The Cultural Wars, Explained

Culture Wars

The group that fights against “X” instead of for “Y” ultimately loses.

Anytime your cause is characterized by opposition to a position, or reactionism (think anti-abortion vs. pro-life), it will be less palatable to the people you’re trying to convince. It makes it sound like your movement is overtly critical or backward, implying right off the bat that your opponent’s views hold the upper hand…even when they don’t.

This negativity has saturated the mindset of conservative and evangelical reactionaries.

This group goes by many names like, “conservative”, “conservative Christian”, “traditionalist.” But I prefer to call them by what their strategy and views really represent: culture warists.

Cultural warist is the overarching term for anyone who relentlessly fights against cultural shifts in the name of moral homogony. Their biggest worry is the slippery slope, leading to their worst nightmare: moral erosion. They see these shifts as a fight between two cultures. Every hill is worth dying on because at the bottom of the hill is the hellish state of moral decay.
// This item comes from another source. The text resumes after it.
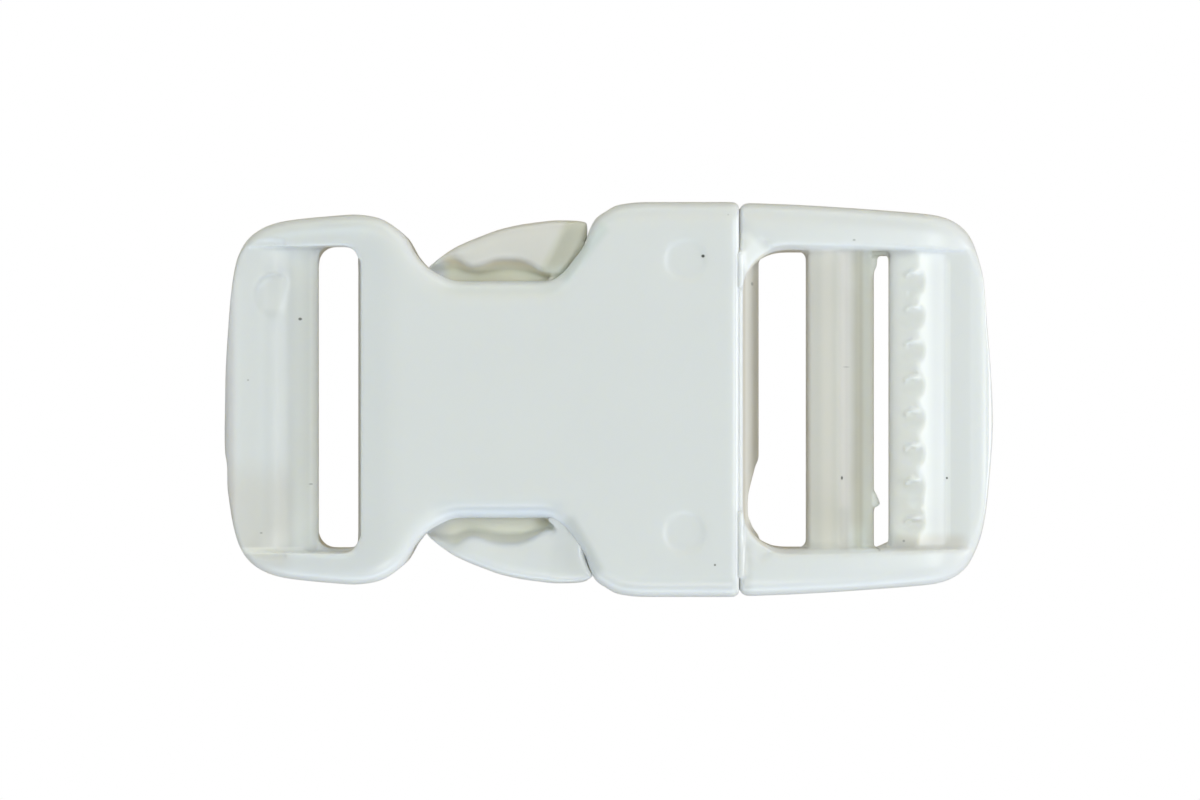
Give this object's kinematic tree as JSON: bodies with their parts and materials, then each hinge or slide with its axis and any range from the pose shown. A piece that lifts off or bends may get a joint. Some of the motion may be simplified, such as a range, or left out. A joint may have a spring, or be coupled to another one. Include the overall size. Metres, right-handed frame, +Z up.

This die on every hill strategy turns every morally diversion into a conspiracy to destroy everything they love and hold dear.

In many ways, their fear isn’t without warrant. Their worldview is one of absolutes. They believe that a thriving society is one that’s built upon the presuppositions of Judeo-Christian values. They believe that without a solid moral code, society will crumble. And to a degree, they’re right.

But they go too far.

America Is Too Diverse for Nuanced Moral Views

In this day and age, a completely homogenous moral code isn’t feasible. America is too diverse; it’s made up of too many subculture pockets.

A nuanced moral code might have worked before the 1900s, but thanks to globalism, immigration, and the internet that has disappeared.

Cultural warists are for the most part, fighting a society that has become too diverse for their standards.

Not everyone believes divorce is bad. Not everyone wants to wait for marriage before having sex. Not everyone views homosexual acts as abhorrent. Not everyone thinks marriage is between a man and a woman.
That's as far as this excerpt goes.